# DATA BLOCK

- - -

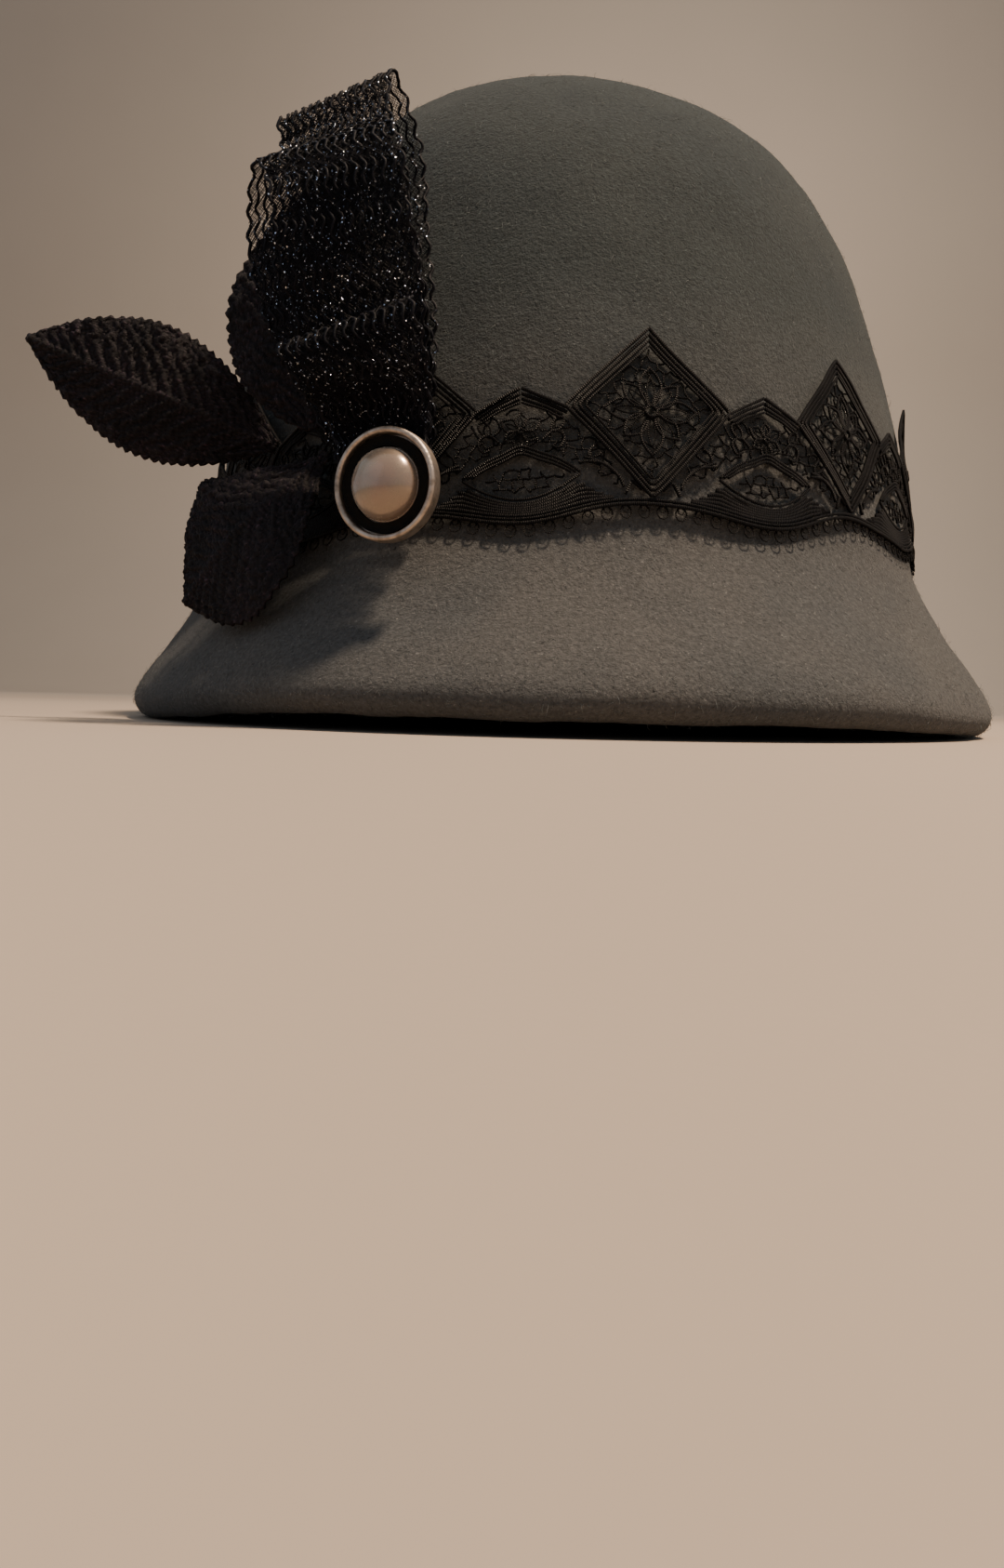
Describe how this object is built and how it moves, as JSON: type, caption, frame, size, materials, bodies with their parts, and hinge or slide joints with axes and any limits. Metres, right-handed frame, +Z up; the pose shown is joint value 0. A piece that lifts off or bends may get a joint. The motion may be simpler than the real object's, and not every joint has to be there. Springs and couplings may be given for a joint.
{
  "type": "cloche hat",
  "caption": "Felt cloche hat with a domed crown and a flared, rolled brim, trimmed with a lace band, net ribbon loops, velvet leaves and a pearl button.",
  "frame": {"origin": "on the surface that the hat rests on, under the middle of its outline, which is the middle of the brim and the foot of the crown's axis", "axes": "+Z up through the crown, -Y towards the front of the hat, -X towards the bow on the wearer's right, as seen from the front"},
  "size_m": [0.2152, 0.2496, 0.152],
  "materials": {
    "felt": "blocked wool felt, mottled mid grey with a faint green cast, short fibre nap",
    "lace": "black corded lace trim with a slight silk sheen",
    "velvet": "black velvet and satin leaves, embossed with veins",
    "net_ribbon": "black stiff net ribbon with fine glitter",
    "button_metal": "antique pale metal, worn satin",
    "button_inlay": "dark matt ring with a thin gold line",
    "pearl": "imitation pearl, soft lustre"
  },
  "bodies": {
    "root": {"felt_body": "felt", "lace_band": "lace", "leaf_left": "velvet", "leaf_lower": "velvet", "leaf_back": "velvet", "net_loop_back": "net_ribbon", "net_loop_front": "net_ribbon", "net_loop_low": "net_ribbon", "button_rim": "button_metal", "button_inlay": "button_inlay", "button_pearl": "pearl"}
  },
  "joints": []
}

- - -

# TASK GOAL
Select all lines in the listing that include the word "materials".

# FULL RESPONSE
Describe how this object is built and how it moves, as JSON: type, caption, frame, size, materials, bodies with their parts, and hinge or slide joints with axes and any limits. Metres, right-handed frame, +Z up; the pose shown is joint value 0. A piece that lifts off or bends may get a joint. The motion may be simpler than the real object's, and not every joint has to be there. Springs and couplings may be given for a joint.
  "materials": {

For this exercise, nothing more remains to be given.